As collectors, the Kinseys are often inspired to go a step farther when they find an object that intrigues them.
An example is an 1854 letter to a slave dealer from a woman who fretted that she had to sell her maid, a 17-year-old named Frances, in order to pay for horses.
“I never got it out of my mind,” said Bernard, who bought the letter at auction “for considerable expense. It says a lot about slavery and the duplicity of it.
“The person selling was the wife of the plantation owner, which was terribly unusual. We concluded that the wife was trying to get rid of the competition, if you know what I’m getting at.”
After much research, the Kinseys were able to identify Frances in an 1870 census in Georgia, then lost track of her. “We would love to find her descendants, so we could reunite them,” he said.
In 1991, Bernard Kinsey retired from Xerox Corp as a vice president, and Peter Ueberroth tapped him to co-chair RLA (Rebuild Los Angeles), aimed at attracting investments to the city after the 1992 riots.
As a business consultant, he has provided economic advice to governments all over the world.
In 2006, he was hired by Riviera Beach to negotiate with developers for the city’s proposed billion-dollar waterfront project.
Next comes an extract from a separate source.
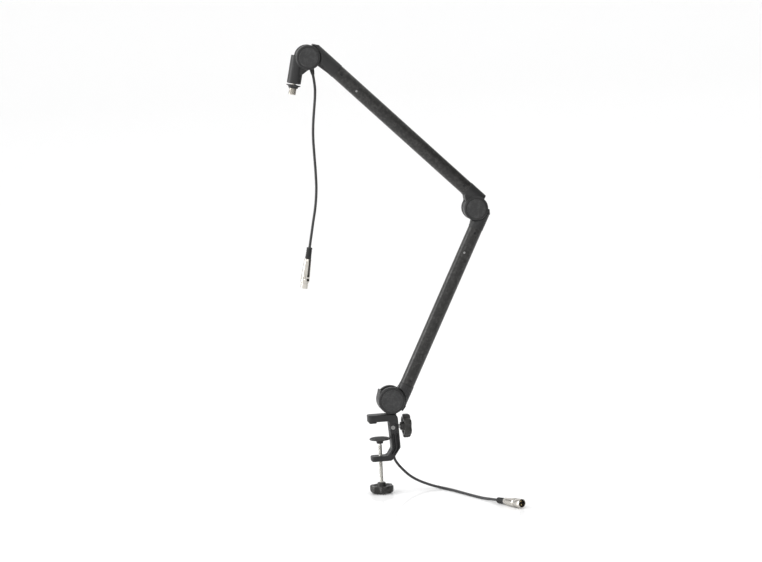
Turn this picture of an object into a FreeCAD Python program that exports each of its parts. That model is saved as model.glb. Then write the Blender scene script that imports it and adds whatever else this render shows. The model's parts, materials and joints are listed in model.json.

He negotiated a contract, but the project stalled over legal issues of eminent domain, and his contract wasn’t renewed last year by the city council. A smaller development is slated to begin soon.
He’s unfazed. “I had a one-year deal, and I negotiated the contract in six months. I did my job. In fact, the contract was the only thing that happened in Riviera Beach in 20 years, and I did it in a six-month period.”